The Unicorn and the Druidess, my latest book, the fourth novella in the Druidry and the Beast series, is set in Iron Age Britain during the Summer Solstice. In the ancient Celtic culture, the unicorn had a place in the turning of the seasons and the Summer Solstice festival. The Celts teamed up the White Horse with the Oak Tree to symbolize Summer and the Unicorn with Holly to stand for Winter. The vigor of the White Horse carried the Celts through Summer, while the Unicorn's endurance empowered them through the re-birth brought by Winter.
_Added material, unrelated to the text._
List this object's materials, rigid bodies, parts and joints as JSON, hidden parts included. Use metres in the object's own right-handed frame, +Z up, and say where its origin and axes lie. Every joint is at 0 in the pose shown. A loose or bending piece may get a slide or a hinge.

The unicorn was so important to the Celts that the Scottish adopted it as the symbol of their country. One reason is that it's the natural enemy of the lion - which represented English royals. Another reason is that it's a proud and brave beast that would rather die than be captured. In fact, in the 15th and 16th centuries in Scotland, they used golden coins called unicorns and half-unicorns with the animal depicted on them. Also, Clan Cunningham's crest features the image of a unicorn's head.
Unicorns were popular throughout Europe, including Italy. Did you know Leonardo da Vinci wrote about unicorns in his notebook? The unicorn, through its intemperance and not knowing how to control itself, for the love it bears to fair maidens forgets its ferocity and wildness; and laying aside all fear it will go up to a seated damsel and fall to sleep in her lap, and thus the hunters take it.